Retype everything from the line that contains "const cheese = new" down to the line that contains "for node in", inclusive, without altering or adding anything.

════

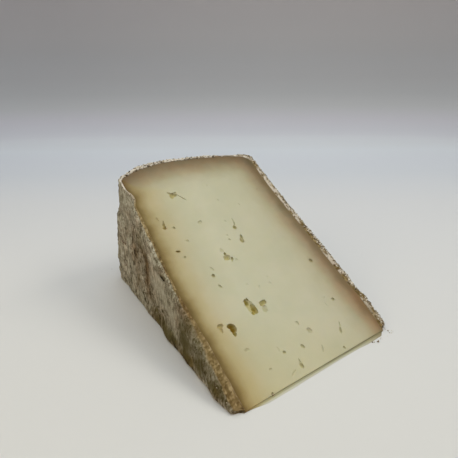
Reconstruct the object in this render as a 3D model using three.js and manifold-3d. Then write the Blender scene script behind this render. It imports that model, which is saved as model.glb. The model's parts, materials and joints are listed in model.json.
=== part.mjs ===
// A wedge of aged goat tomme with its natural rind, in millimetres.
// It lies on one of its two cut faces. The wheel's axis runs along X through the wedge's thin edge,
// Y points from that edge out to the wheel's rim, and Z points up.
import * as THREE from 'three';
import { mergeVertices, toCreasedNormals } from 'three/addons/utils/BufferGeometryUtils.js';
import Module from 'manifold-3d';

// The wheel: its rim swells out past the radius, and both flat faces dome a little at the middle.
const WHEEL_RADIUS = 100;
const RIM_SWELL = 5.4;
const RIM_CREST_X = 26;
const RIM_CREST_REACH = { left: 26, right: 46 };
const RIM_X = { left: 0.4, right: 67.6 };
const FACE_DOME = { left: 2.7, right: 3.6 };
const DOME_RADIUS = 75;
const CORNER_RADIUS = { leftLow: 4, leftHigh: 1.6, right: 3 };

// The mould's mark on the left face: a groove round the wheel that runs out towards the resting face.
const GROOVE = { radius: 88.5, halfWidth: 3.4, depth: 1.9, depthLow: 0.2 };

// The cut: the upper cut face rises at this angle, from a thin edge that the knife left blunt.
const CUT_ANGLE = THREE.MathUtils.degToRad(31.6);
const TIP_HEIGHT = 0.7;

// The middle of the face that the wedge lies on, from the wheel's axis and left face: the origin.
const MIDDLE = { x: 34.5, y: 52.9 };

// The rind's relief, as layers of bumps: the size of a bump and how far it stands up or sinks in.
const RIND_BUMPS = [
  { size: 13, height: 0.9 },
  { size: 5.5, height: 0.9 },
  { size: 2.6, height: 0.6 },
];
const GRID_STEP = 1.85;
const CREASE = THREE.MathUtils.degToRad(35);
const MERGE_GAP = 1e-4;

// The block of wheel that the wedge is cut from reaches past both cuts and past the thin edge.
const BLOCK = { low: -3, high: 60, startY: -3 };
const PRISM_MARGIN = 20;

// The eyes of the paste on the upper cut face: place across (x) and out from the thin edge (out),
// size across (wide) and outwards (long), depth below the face, and turn in degrees.
const EYES = [
  { x: 18.4, out: 85.4, wide: 4.1, long: 2.5, deep: 1.3, turn: -10 },
  { x: 8.2, out: 71.2, wide: 1.5, long: 3.8, deep: 1.1, turn: -16 },
  { x: 11.4, out: 69.5, wide: 1.2, long: 1.5, deep: 0.9, turn: 0 },
  { x: 23.2, out: 69.6, wide: 1.2, long: 1.3, deep: 0.8, turn: 0 },
  { x: 36.8, out: 64.7, wide: 1.1, long: 5.2, deep: 0.9, turn: -15 },
  { x: 36.0, out: 56.6, wide: 1.8, long: 3.2, deep: 1.2, turn: -12 },
  { x: 26.0, out: 49.6, wide: 5.2, long: 2.7, deep: 0.9, turn: -30 },
  { x: 8.1, out: 59.1, wide: 1.8, long: 1.2, deep: 1.1, turn: 0 },
  { x: 15.9, out: 45.3, wide: 1.2, long: 1.2, deep: 0.8, turn: 0 },
  { x: 22.8, out: 28.4, wide: 3.3, long: 6.6, deep: 2.6, turn: 12 },
  { x: 28.1, out: 27.4, wide: 3.2, long: 3.9, deep: 1.8, turn: 20 },
  { x: 11.5, out: 23.5, wide: 2.3, long: 4.2, deep: 2.2, turn: 18 },
  { x: 8.7, out: 26.8, wide: 2.7, long: 2.1, deep: 0.7, turn: 0 },
  { x: 36.3, out: 16.5, wide: 1.4, long: 1.7, deep: 0.9, turn: 0 },
  { x: 32.6, out: 8.6, wide: 1.2, long: 1.3, deep: 0.7, turn: 0 },
  { x: 28.2, out: 4.4, wide: 1.1, long: 3.0, deep: 0.7, turn: 4 },
  { x: 51.6, out: 8.1, wide: 1.0, long: 4.2, deep: 0.8, turn: -27 },
  { x: 57.0, out: 18.9, wide: 1.3, long: 1.3, deep: 0.8, turn: 0 },
  { x: 59.4, out: 37.2, wide: 1.5, long: 1.6, deep: 0.9, turn: 0 },
];

// The face that the wedge lies on has eyes of the same sizes, strewn by rule and clear of this spot.
const UNDER_EYES = { count: 20, margin: 9, spacing: 7, seed: 11, depthShare: 0.25 };
const REST_SPOT = { x: 34, out: 62, clear: 6 };

// An eye's wall is lumpy: how many lumps across, and how much they change its size.
const EYE_LUMPS = { across: 2.6, reach: 0.45 };
const FINE_EYE = 2.4;
const SEED_STEP = 3.7;

const wasm = await Module();
wasm.setup();

function hash(i, j, k) {
  const spread = Math.sin(i * 127.1 + j * 311.7 + k * 74.7) * 43758.5453;
  return spread - Math.floor(spread);
}

function fade(t) {
  return t * t * (3 - 2 * t);
}

// Smooth noise from 0 to 1 with one bump to a unit.
function noise(x, y, z) {
  const cell = [Math.floor(x), Math.floor(y), Math.floor(z)];
  const [u, v, w] = [fade(x - cell[0]), fade(y - cell[1]), fade(z - cell[2])];
  let sum = 0;
  for (const i of [0, 1]) {
    for (const j of [0, 1]) {
      for (const k of [0, 1]) {
        const share = (i ? u : 1 - u) * (j ? v : 1 - v) * (k ? w : 1 - w);
        sum += share * hash(cell[0] + i, cell[1] + j, cell[2] + k);
      }
    }
  }
  return sum;
}

function rindRelief(p) {
  let height = 0;
  for (const { size, height: reach } of RIND_BUMPS) {
    height += reach * (noise(p.x / size, p.y / size, p.z / size) - 0.5);
  }
  return height;
}

// How far round the wedge a point is, from 0 on the face that it lies on to 1 on the upper cut face.
function roundShare(y, z) {
  return THREE.MathUtils.clamp(Math.atan2(z, y) / CUT_ANGLE, 0, 1);
}

function leftFaceX(radius, share) {
  const flat = RIM_X.left - FACE_DOME.left * (1 - Math.tanh((radius / DOME_RADIUS) ** 2));
  const across = (radius - GROOVE.radius) / GROOVE.halfWidth;
  const depth = THREE.MathUtils.lerp(GROOVE.depthLow, GROOVE.depth, share);
  return flat + depth * Math.exp(-across * across);
}

function rightFaceX(radius) {
  return RIM_X.right + FACE_DOME.right * (1 - Math.tanh((radius / DOME_RADIUS) ** 2));
}

function rimRadius(x) {
  const reach = x < RIM_CREST_X ? RIM_CREST_REACH.left : RIM_CREST_REACH.right;
  return WHEEL_RADIUS + RIM_SWELL * (1 - ((x - RIM_CREST_X) / reach) ** 2);
}

// The wheel's profile near a corner between a face and the rim. The point lies inFace below the face
// and inRim below the rim; it moves onto the corner's arc, with the way out of the cheese there.
function roundCorner(inFace, inRim, corner) {
  if (inFace >= corner || inRim >= corner) {
    const onFace = inFace <= inRim;
    return { inFace, inRim, outOfFace: onFace ? 1 : 0, outOfRim: onFace ? 0 : 1 };
  }
  const arc = new THREE.Vector2(inFace - corner, inRim - corner).setLength(corner);
  return {
    inFace: corner + arc.x,
    inRim: corner + arc.y,
    outOfFace: -arc.x / corner,
    outOfRim: -arc.y / corner,
  };
}

// Where a point of a unit box's skin lies on the wheel. s runs across the wheel from its left face to
// its right, t from behind the thin edge out to the rim, and the height is already in millimetres.
function onWheel(s, t, height) {
  const rim = rimRadius(THREE.MathUtils.lerp(RIM_X.left, RIM_X.right, s));
  const y = THREE.MathUtils.lerp(BLOCK.startY, Math.sqrt(rim ** 2 - height ** 2), t);
  const radius = Math.hypot(y, height);
  const share = roundShare(y, height);
  const left = leftFaceX(radius, share);
  const right = rightFaceX(radius);
  const x = THREE.MathUtils.lerp(left, right, s);

  const nearLeft = s < 0.5;
  const leftCorner = THREE.MathUtils.lerp(CORNER_RADIUS.leftLow, CORNER_RADIUS.leftHigh, share ** 2);
  const corner = nearLeft ? leftCorner : CORNER_RADIUS.right;
  const profile = roundCorner(nearLeft ? x - left : right - x, rim - radius, corner);
  const inwards = nearLeft ? 1 : -1;
  const scale = (rim - profile.inRim) / radius;
  const faceX = nearLeft ? left : right;
  const point = new THREE.Vector3(faceX + inwards * profile.inFace, y * scale, height * scale);

  const raise = rindRelief(point);
  point.x -= inwards * profile.outOfFace * raise;
  point.y += (profile.outOfRim * raise * y) / radius;
  point.z += (profile.outOfRim * raise * height) / radius;
  return point;
}

function toSolid(geometry) {
  const bare = geometry.clone();
  bare.deleteAttribute('normal');
  bare.deleteAttribute('uv');
  const merged = mergeVertices(bare, MERGE_GAP);
  return new wasm.Manifold(new wasm.Mesh({
    numProp: 3,
    vertProperties: new Float32Array(merged.attributes.position.array),
    triVerts: new Uint32Array(merged.index.array),
  }));
}

function toGeometry(solid) {
  const mesh = solid.getMesh();
  const geometry = new THREE.BufferGeometry();
  geometry.setAttribute('position', new THREE.BufferAttribute(mesh.vertProperties, 3));
  geometry.setIndex(new THREE.BufferAttribute(mesh.triVerts, 1));
  return toCreasedNormals(geometry, CREASE);
}

// A block of the wheel with the rind's relief on its skin.
function wheelBlock() {
  const across = Math.round((RIM_X.right - RIM_X.left) / GRID_STEP);
  const outwards = Math.round(WHEEL_RADIUS / GRID_STEP);
  const upwards = Math.round((BLOCK.high - BLOCK.low) / GRID_STEP);
  const geometry = new THREE.BoxGeometry(1, 1, 1, across, outwards, upwards);
  const position = geometry.attributes.position;
  for (let i = 0; i < position.count; i++) {
    const height = THREE.MathUtils.lerp(BLOCK.low, BLOCK.high, position.getZ(i) + 0.5);
    const point = onWheel(position.getX(i) + 0.5, position.getY(i) + 0.5, height);
    position.setXYZ(i, point.x, point.y, point.z);
  }
  return toSolid(geometry);
}

// The space between the two cuts, as a long prism along the wheel's axis.
function cutPrism() {
  const reach = 2 * WHEEL_RADIUS;
  const shape = new THREE.Shape([
    new THREE.Vector2(0, 0),
    new THREE.Vector2(reach, 0),
    new THREE.Vector2(reach * Math.cos(CUT_ANGLE), TIP_HEIGHT + reach * Math.sin(CUT_ANGLE)),
    new THREE.Vector2(0, TIP_HEIGHT),
  ]);
  const depth = RIM_X.right - RIM_X.left + 2 * PRISM_MARGIN;
  const geometry = new THREE.ExtrudeGeometry(shape, { depth, bevelEnabled: false });
  // The shape's own x and y become Y and Z, and its depth runs along X.
  geometry.rotateY(Math.PI / 2).rotateX(Math.PI / 2);
  geometry.translate(RIM_X.left - PRISM_MARGIN, 0, 0);
  return toSolid(geometry);
}

// One eye as a lumpy ellipsoid about the origin, with its depth along Z. Eyes longer than FINE_EYE
// have more faces.
function eyeShape(eye, seed) {
  const geometry = new THREE.IcosahedronGeometry(1, Math.max(eye.wide, eye.long) > FINE_EYE ? 2 : 1);
  const position = geometry.attributes.position;
  const lumps = EYE_LUMPS.across / 2;
  for (let i = 0; i < position.count; i++) {
    const p = new THREE.Vector3().fromBufferAttribute(position, i);
    const push = 1 + EYE_LUMPS.reach * (noise(p.x * lumps + seed, p.y * lumps, p.z * lumps) - 0.5);
    position.setXYZ(i, p.x * push * eye.wide / 2, p.y * push * eye.long / 2, p.z * push * eye.deep);
  }
  return geometry.rotateZ(THREE.MathUtils.degToRad(eye.turn));
}

function upperEyes() {
  return EYES.map((eye, index) => {
    const y = eye.out * Math.cos(CUT_ANGLE);
    const z = TIP_HEIGHT + eye.out * Math.sin(CUT_ANGLE);
    return toSolid(eyeShape(eye, SEED_STEP * index).rotateX(CUT_ANGLE).translate(eye.x, y, z));
  });
}

// A repeatable run of numbers from 0 to 1.
function draws(seed) {
  let count = 0;
  return () => {
    count += 1;
    return hash(seed, count, 2 * seed + 0.5);
  };
}

// Places for the eyes of the lower face, none crowding another or the resting spot.
function underPlaces() {
  const draw = draws(UNDER_EYES.seed);
  const { count, margin, spacing } = UNDER_EYES;
  const places = [];
  while (places.length < count) {
    const x = THREE.MathUtils.lerp(RIM_X.left + margin, RIM_X.right - margin, draw());
    const out = THREE.MathUtils.lerp(margin, WHEEL_RADIUS - margin, draw());
    const crowded = places.some((place) => Math.hypot(place.x - x, place.out - out) < spacing);
    const onSpot = Math.hypot(REST_SPOT.x - x, REST_SPOT.out - out) < REST_SPOT.clear;
    if (!crowded && !onSpot) {
      places.push({ x, out, pattern: EYES[Math.floor(draw() * EYES.length)], turn: 360 * draw() });
    }
  }
  return places;
}

function underEyes() {
  return underPlaces().map(({ x, out, pattern, turn }, index) => {
    const thickness = TIP_HEIGHT + out * Math.tan(CUT_ANGLE);
    const deep = Math.min(pattern.deep, UNDER_EYES.depthShare * thickness);
    const seed = SEED_STEP * (EYES.length + index);
    return toSolid(eyeShape({ ...pattern, turn, deep }, seed).translate(x, out, 0));
  });
}

function wedgeGeometry() {
  let wedge = wheelBlock().intersect(cutPrism());
  for (const eye of [...upperEyes(), ...underEyes()]) {
    wedge = wedge.subtract(eye);
  }
  return toGeometry(wedge).translate(-MIDDLE.x, -MIDDLE.y, 0);
}

const cheese = new THREE.MeshStandardMaterial({ color: '#bcb790', roughness: 0.6, metalness: 0 });
const wedge = new THREE.Mesh(wedgeGeometry(), cheese);
wedge.name = 'cheese_wedge';

const part = new THREE.Group();
part.add(wedge);

export default part;
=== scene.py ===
"""A wedge of aged goat tomme on a pale floor: its paste with the eyes, its rind, and a few crumbs.

Lengths are millimetres until a mesh is made. X runs along the wheel's axis through the wedge's thin
edge, Y from that edge along the floor, Z up, and `out` from that edge towards the wheel's rim.
"""
import itertools
import json
import math
from types import SimpleNamespace

import bmesh
import bpy
import numpy as np
from mathutils import Matrix, Vector

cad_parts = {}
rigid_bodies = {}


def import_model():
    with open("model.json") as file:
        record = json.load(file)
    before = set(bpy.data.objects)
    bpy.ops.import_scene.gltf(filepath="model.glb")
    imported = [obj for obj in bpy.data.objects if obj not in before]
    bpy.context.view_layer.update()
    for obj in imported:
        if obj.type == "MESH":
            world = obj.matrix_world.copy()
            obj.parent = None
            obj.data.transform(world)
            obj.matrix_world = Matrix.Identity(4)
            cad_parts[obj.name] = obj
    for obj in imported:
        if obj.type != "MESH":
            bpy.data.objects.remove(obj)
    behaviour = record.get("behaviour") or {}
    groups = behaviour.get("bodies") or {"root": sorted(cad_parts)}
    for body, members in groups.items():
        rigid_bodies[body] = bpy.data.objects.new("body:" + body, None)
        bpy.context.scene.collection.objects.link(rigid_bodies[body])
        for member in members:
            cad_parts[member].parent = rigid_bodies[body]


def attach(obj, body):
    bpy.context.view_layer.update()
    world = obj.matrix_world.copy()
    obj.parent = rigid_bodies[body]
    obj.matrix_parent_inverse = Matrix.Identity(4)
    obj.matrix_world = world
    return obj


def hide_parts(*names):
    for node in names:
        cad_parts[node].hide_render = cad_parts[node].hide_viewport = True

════

▸ SOLVED PROBLEM
const cheese = new THREE.MeshStandardMaterial({ color: '#bcb790', roughness: 0.6, metalness: 0 });
const wedge = new THREE.Mesh(wedgeGeometry(), cheese);
wedge.name = 'cheese_wedge';

const part = new THREE.Group();
part.add(wedge);

export default part;
=== scene.py ===
"""A wedge of aged goat tomme on a pale floor: its paste with the eyes, its rind, and a few crumbs.

Lengths are millimetres until a mesh is made. X runs along the wheel's axis through the wedge's thin
edge, Y from that edge along the floor, Z up, and `out` from that edge towards the wheel's rim.
"""
import itertools
import json
import math
from types import SimpleNamespace

import bmesh
import bpy
import numpy as np
from mathutils import Matrix, Vector

cad_parts = {}
rigid_bodies = {}


def import_model():
    with open("model.json") as file:
        record = json.load(file)
    before = set(bpy.data.objects)
    bpy.ops.import_scene.gltf(filepath="model.glb")
    imported = [obj for obj in bpy.data.objects if obj not in before]
    bpy.context.view_layer.update()
    for obj in imported:
        if obj.type == "MESH":
            world = obj.matrix_world.copy()
            obj.parent = None
            obj.data.transform(world)
            obj.matrix_world = Matrix.Identity(4)
            cad_parts[obj.name] = obj
    for obj in imported:
        if obj.type != "MESH":
            bpy.data.objects.remove(obj)
    behaviour = record.get("behaviour") or {}
    groups = behaviour.get("bodies") or {"root": sorted(cad_parts)}
    for body, members in groups.items():
        rigid_bodies[body] = bpy.data.objects.new("body:" + body, None)
        bpy.context.scene.collection.objects.link(rigid_bodies[body])
        for member in members:
            cad_parts[member].parent = rigid_bodies[body]


def attach(obj, body):
    bpy.context.view_layer.update()
    world = obj.matrix_world.copy()
    obj.parent = rigid_bodies[body]
    obj.matrix_parent_inverse = Matrix.Identity(4)
    obj.matrix_world = world
    return obj


def hide_parts(*names):
    for node in names:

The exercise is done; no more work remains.